As an example of the risk in automated pricing, the book “The Making of a Fly" was listed at $1.7 million and that price went up from there as described in How A Book About Flies Came To Be Priced $24 Million On [Name Redacted]. We assume that this issue has been fixed, but for some businesses automation is not necessary and you still need some human involvement in the process to understand the finer points of the business and its customers.

In Three steps towards price optimization success we outlined the following steps:

  1. Predict the price to volume relationship by leveraging both internal and external data, using a variety of machine learning techniques.

  2. Use the predicted price-volume curves as an input into a price optimization model to maximize profit or revenue while meeting volume and margin targets.

  3. Companies need to facilitate effective change management, by leading with a detailed current state assessment and integrating the analytics decision support into their processes.

We will delve more deeply into some of the opportunities presented by this process:

Identify Low Hanging Fruits

In the simplest terms, this approach looks for outliers in transactions, products, customers, sales representatives and market segments. By analyzing outliers, we can identify abnormal pricing behavior that could be corrected for immediate benefit capture. Based on our past projects, an analysis such as this can typically help spot:

  • Sales representatives who are quoting low prices in order to meet bonus targets
  • Customers who receive an inappropriate price for their volume
  • Products that are mis-priced compared to the market

The key here is to eliminate any deviant behavior in the system that is misaligned with the current pricing strategy.


The next step is to examine the current product portfolio and customer base. This involves performing statistical analysis on both product and customer data and understand the relationships between products. A typical output from this analysis on the product side will identify complementary and competing products for each product in the portfolio.

On the customer side, segmentation is vital for developing a variable pricing scheme. By identifying core groups of customers and their buying habits, you can target them accordingly by offering them prices that will help win their business over the competition.

These segmentation results are two of the key inputs to the price optimization model. The idea is to segment your products and customers and perform targeted pricing so that they buy the products. Without proper segmentation, dynamic pricing can fail. It might trick the consumers in thinking that they will get the better deal later making them perpetual deal seekers rather tahn buyers at a fair price.

Determine Price Elasticity

Price Elasticity

Simply put, price elasticity of demand is the extent to which price affects demand.
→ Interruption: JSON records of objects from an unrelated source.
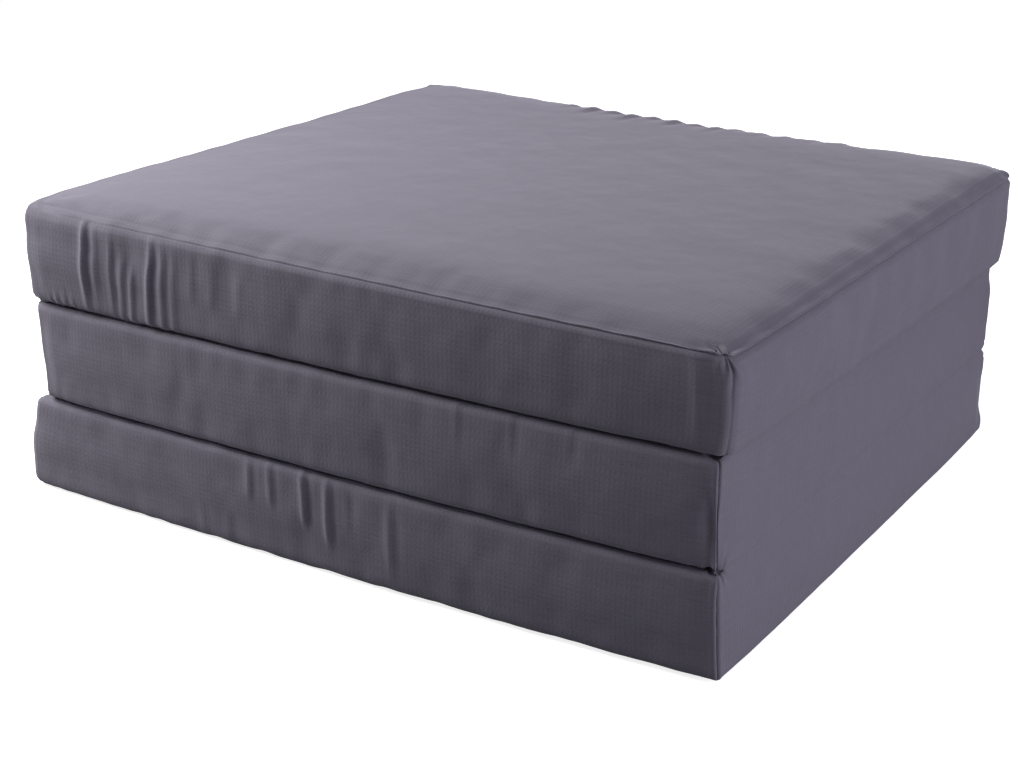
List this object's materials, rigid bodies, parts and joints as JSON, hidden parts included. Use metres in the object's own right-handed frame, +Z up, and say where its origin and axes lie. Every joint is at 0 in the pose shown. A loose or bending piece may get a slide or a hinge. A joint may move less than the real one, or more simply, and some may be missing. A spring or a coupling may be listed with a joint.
{
  "type": "futon mattress",
  "caption": "Folding futon mattress: thick foam panels in a zipped fabric cover, folded in a Z into a low stack.",
  "frame": {"origin": "centre of the underside of the folded stack", "axes": "+X along the panels towards the end with the lower fold, +Y across the panels towards the zipped back side, +Z up"},
  "size_m": [0.66, 0.6048, 0.2641],
  "materials": {
    "cover": "matte",
    "foam": "matte",
    "zip_tape": "matte",
    "zip_coil": "satin",
    "zip_metal": "satin"
  },
  "bodies": {
    "bottom_panel": {"bottom_foam_core": "foam", "bottom_lower_sheet": "cover", "bottom_upper_sheet": "cover", "bottom_front_boxing": "cover", "bottom_back_boxing_lower": "cover", "bottom_back_boxing_upper": "cover", "bottom_left_end_boxing": "cover", "lower_hinge_gusset_bottom_half": "cover", "bottom_zip_tape_lower": "zip_tape", "bottom_zip_coil_lower": "zip_coil", "bottom_zip_tape_upper": "zip_tape", "bottom_zip_coil_upper": "zip_coil", "bottom_zip_stop_left": "zip_metal", "bottom_zip_stop_right": "zip_metal"},
    "middle_panel": {"middle_foam_core": "foam", "middle_lower_sheet": "cover", "middle_upper_sheet": "cover", "middle_front_boxing": "cover", "middle_back_boxing_lower": "cover", "middle_back_boxing_upper": "cover", "lower_hinge_gusset_middle_half": "cover", "upper_hinge_gusset_middle_half": "cover", "middle_zip_tape_lower": "zip_tape", "middle_zip_coil_lower": "zip_coil", "middle_zip_tape_upper": "zip_tape", "middle_zip_coil_upper": "zip_coil", "middle_zip_stop_left": "zip_metal", "middle_zip_stop_right": "zip_metal"},
    "top_panel": {"top_foam_core": "foam", "top_lower_sheet": "cover", "top_upper_sheet": "cover", "top_front_boxing": "cover", "top_back_boxing_lower": "cover", "top_back_boxing_upper": "cover", "upper_hinge_gusset_top_half": "cover", "top_right_end_boxing": "cover", "top_zip_tape_lower": "zip_tape", "top_zip_coil_lower": "zip_coil", "top_zip_tape_upper": "zip_tape", "top_zip_coil_upper": "zip_coil", "top_zip_stop_left": "zip_metal", "top_zip_stop_right": "zip_metal"},
    "bottom_slider": {"bottom_zip_slider": "zip_metal"},
    "bottom_pull": {"bottom_zip_pull": "zip_metal"},
    "middle_slider": {"middle_zip_slider": "zip_metal"},
    "middle_pull": {"middle_zip_pull": "zip_metal"},
    "top_slider": {"top_zip_slider": "zip_metal"},
    "top_pull": {"top_zip_pull": "zip_metal"}
  },
  "joints": [
    {"name": "lower_fold", "type": "hinge", "parent": "bottom_panel", "child": "middle_panel", "pos_m": [0.33015, 0, 0.0879], "axis": [0, 1, 0], "range_deg": [0, 180]},
    {"name": "upper_fold", "type": "hinge", "parent": "middle_panel", "child": "top_panel", "pos_m": [-0.33015, 0, 0.1762], "axis": [0, -1, 0], "range_deg": [0, 180]},
    {"name": "bottom_zip_slide", "type": "slide", "parent": "bottom_panel", "child": "bottom_slider", "axis": [1, 0, 0], "range_m": [0, 0.5819]},
    {"name": "bottom_pull_swing", "type": "hinge", "parent": "bottom_slider", "child": "bottom_pull", "pos_m": [-0.28105, 0.3031, 0.04375], "axis": [0, 0, 1], "range_deg": [0, 180]},
    {"name": "middle_zip_slide", "type": "slide", "parent": "middle_panel", "child": "middle_slider", "axis": [1, 0, 0], "range_m": [0, 0.6018]},
    {"name": "middle_pull_swing", "type": "hinge", "parent": "middle_slider", "child": "middle_pull", "pos_m": [-0.3009, 0.3031, 0.13205], "axis": [0, 0, 1], "range_deg": [0, 180]},
    {"name": "top_zip_slide", "type": "slide", "parent": "top_panel", "child": "top_slider", "axis": [1, 0, 0], "range_m": [0, 0.5819]},
    {"name": "top_pull_swing", "type": "hinge", "parent": "top_slider", "child": "top_pull", "pos_m": [-0.3009, 0.3031, 0.22035], "axis": [0, 0, 1], "range_deg": [0, 180]}
  ]
}
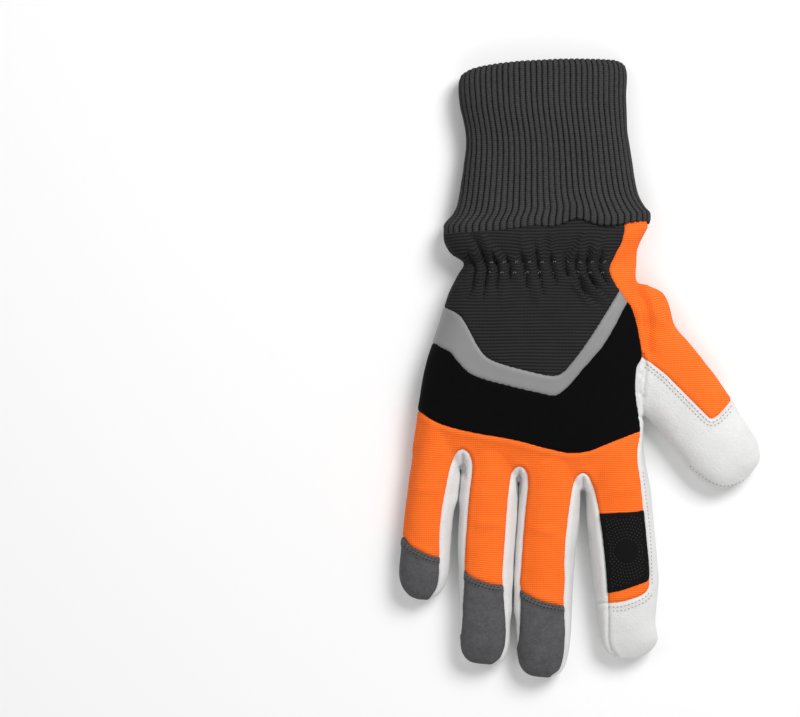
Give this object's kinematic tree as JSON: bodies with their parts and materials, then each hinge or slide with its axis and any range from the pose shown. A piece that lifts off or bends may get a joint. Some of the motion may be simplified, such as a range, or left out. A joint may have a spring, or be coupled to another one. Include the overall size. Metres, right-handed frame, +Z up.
{
  "type": "padded leather work glove for the right hand",
  "caption": "Right-hand work glove with a hollow hand, leather palm, cloth and neoprene back, fingertip caps and a ribbed knit cuff.",
  "frame": {"origin": "the middle of the glove's box, at the table that it lies on, palm down", "axes": "+Z up out of the back of the hand, +Y towards the mouth of the cuff, +X towards the thumb"},
  "size_m": [0.179, 0.3083, 0.0294],
  "materials": {
    "white_leather": "soft grained goatskin, satin",
    "ribbed_back_cloth": "ottoman weave with fine ribs across the hand, matt",
    "reflective_tape": "woven reflective tape, dull silver",
    "neoprene": "brushed stretch neoprene, matt",
    "orange_cloth": "high-visibility stretch twill, matt",
    "dark_suede": "short-napped synthetic suede, matt",
    "grey_suede": "short-napped synthetic suede, matt",
    "touch_cloth": "smooth touch-screen cloth with raised dots",
    "rib_knit": "doubled 1 by 1 rib knit, matt",
    "moulded_rubber": "moulded, satin, with a fine grid"
  },
  "bodies": {
    "root": {"palm_leather": "white_leather", "back_cloth": "ribbed_back_cloth", "reflective_stripe": "reflective_tape", "knuckle_panel": "neoprene", "finger_back_cloth": "orange_cloth", "little_fingertip_cap": "dark_suede", "ring_fingertip_cap": "dark_suede", "middle_fingertip_cap": "dark_suede", "thumb_back_cloth": "orange_cloth", "thumb_back_leather": "white_leather", "little_ring_gusset": "white_leather", "ring_middle_gusset": "white_leather", "middle_index_gusset": "white_leather", "touch_patch": "touch_cloth", "rib_cuff": "rib_knit", "cuff_tab": "grey_suede", "cuff_badge": "moulded_rubber"}
  },
  "joints": []
}
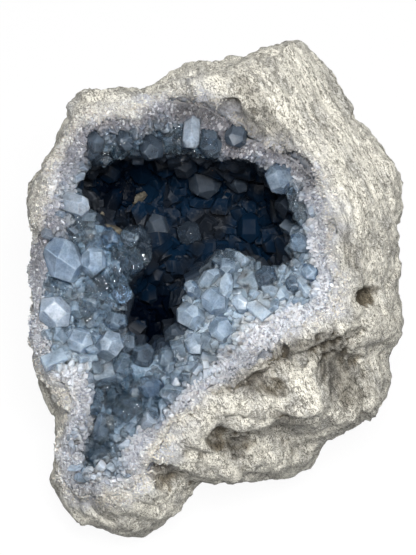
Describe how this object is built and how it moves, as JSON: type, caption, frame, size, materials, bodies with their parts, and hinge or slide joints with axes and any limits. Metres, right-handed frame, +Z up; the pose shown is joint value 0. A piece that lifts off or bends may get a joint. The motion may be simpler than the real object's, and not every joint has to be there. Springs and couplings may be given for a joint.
{
  "type": "celestite geode",
  "caption": "Lumpy limestone geode broken open across its front, its hollow lined with sky-blue celestite crystals over a pale druse crust, resting on a small worn flat.",
  "frame": {"origin": "middle of the footprint of the whole geode, on the surface it rests on", "axes": "+Z up, +X to the right, the opening faces up and towards -Y, its axis 35 degrees from +Z"},
  "size_m": [0.186, 0.2166, 0.1666],
  "materials": {
    "limestone": "matt, sandy, pitted grey-cream limestone",
    "druse": "granular, sparkling blue-grey crystal crust",
    "celestite": "see-through pale-blue crystal, milky inside, glossy faces",
    "tan_limestone": "rough tan limestone splinter"
  },
  "bodies": {
    "root": {"channel_crystal_1": "celestite", "channel_crystal_2": "celestite", "channel_crystal_3": "celestite", "channel_crystal_4": "celestite", "channel_crystal_5": "celestite", "channel_crystal_6": "celestite", "channel_crystal_7": "celestite", "druse_lining": "druse", "far_wall_crystal_1": "celestite", "far_wall_crystal_2": "celestite", "far_wall_crystal_3": "celestite", "far_wall_crystal_4": "celestite", "far_wall_crystal_5": "celestite", "far_wall_crystal_6": "celestite", "far_wall_crystal_7": "celestite", "far_wall_crystal_8": "celestite", "far_wall_crystal_9": "celestite", "left_rim_cluster_1": "celestite", "left_rim_cluster_2": "celestite", "left_rim_crystal_1": "celestite", "left_rim_crystal_2": "celestite", "left_rim_crystal_3": "celestite", "limestone_splinter_1": "tan_limestone", "limestone_splinter_2": "tan_limestone", "limestone_splinter_3": "tan_limestone", "lip_cluster_1": "celestite", "lip_crystal_1": "celestite", "lip_crystal_2": "celestite", "lip_crystal_3": "celestite", "lip_crystal_4": "celestite", "lip_crystal_5": "celestite", "lip_crystal_6": "celestite", "lip_crystal_7": "celestite", "matrix": "limestone", "mound_cluster_1": "celestite", "mound_crystal_1": "celestite", "mound_crystal_2": "celestite", "mound_crystal_3": "celestite", "mound_crystal_4": "celestite", "right_rim_crystal_1": "celestite", "right_rim_crystal_2": "celestite", "right_rim_crystal_3": "celestite", "right_rim_crystal_4": "celestite", "top_rim_crystal_1": "celestite", "top_rim_crystal_2": "celestite", "top_rim_crystal_3": "celestite", "top_rim_crystal_4": "celestite", "top_rim_crystal_5": "celestite", "top_rim_crystal_6": "celestite"}
  },
  "joints": []
}
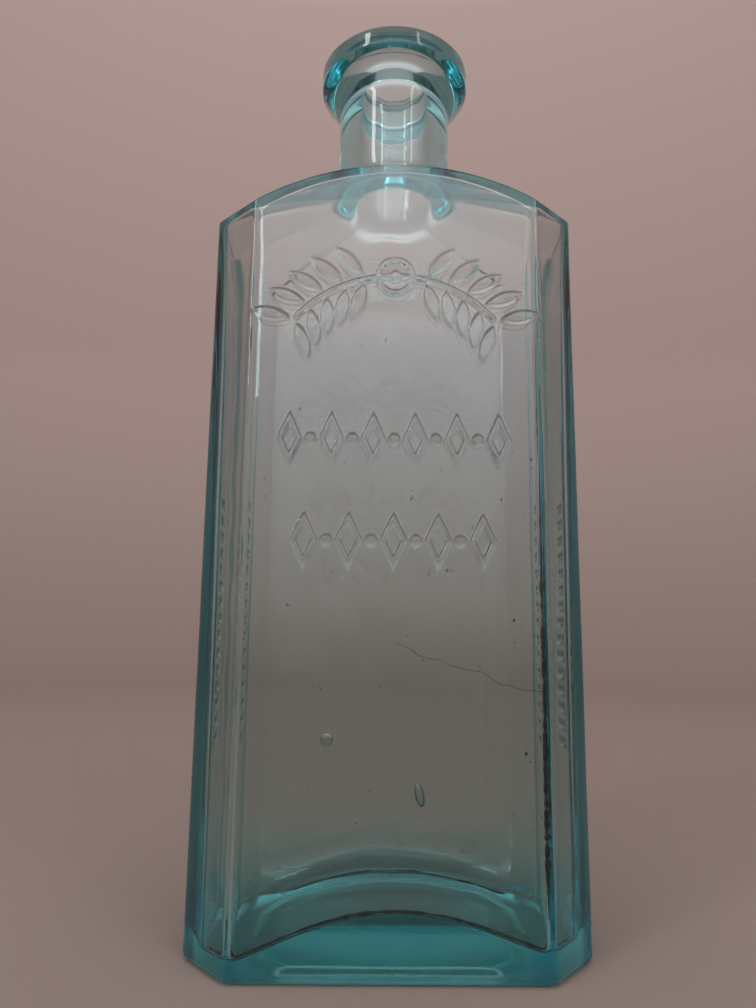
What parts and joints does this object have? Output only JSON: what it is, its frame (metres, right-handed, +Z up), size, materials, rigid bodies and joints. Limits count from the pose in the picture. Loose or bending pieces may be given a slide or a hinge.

It answers the question "if the price goes up by x, how much will the demand shrink?”. To build a price elasticity model, we have to first determine the factors which drive the price. Then we build a price elasticity model using these factors to predict the price for each product and customer segment. A typical output for this analysis will be a set of price elasticity curves, which could be in the hundreds or even thousands, for each product and customer segment combination.

Optimize the Price

The goal of the price elasticity study is to predict the price at which revenues and margins are maximized. To do that, we need to use optimization techniques such as Mixed Integer Programing or Linear Programing to sort through thousands of price elasticity relationships and identify the best price to charge which maximizes the overall profit (or other objective). The form of the optimization is determined by the underlying structure of the pricing problem which could involve satisfying the operational constraints such as available inventory, capacity etc.

Understanding the products, customers and rules specific to your business provide a good foundation for an improved pricing process. Executing the steps above towards price optimization will lead towards acheiving the goal whether it is increased revenue, better market share or profit maximization.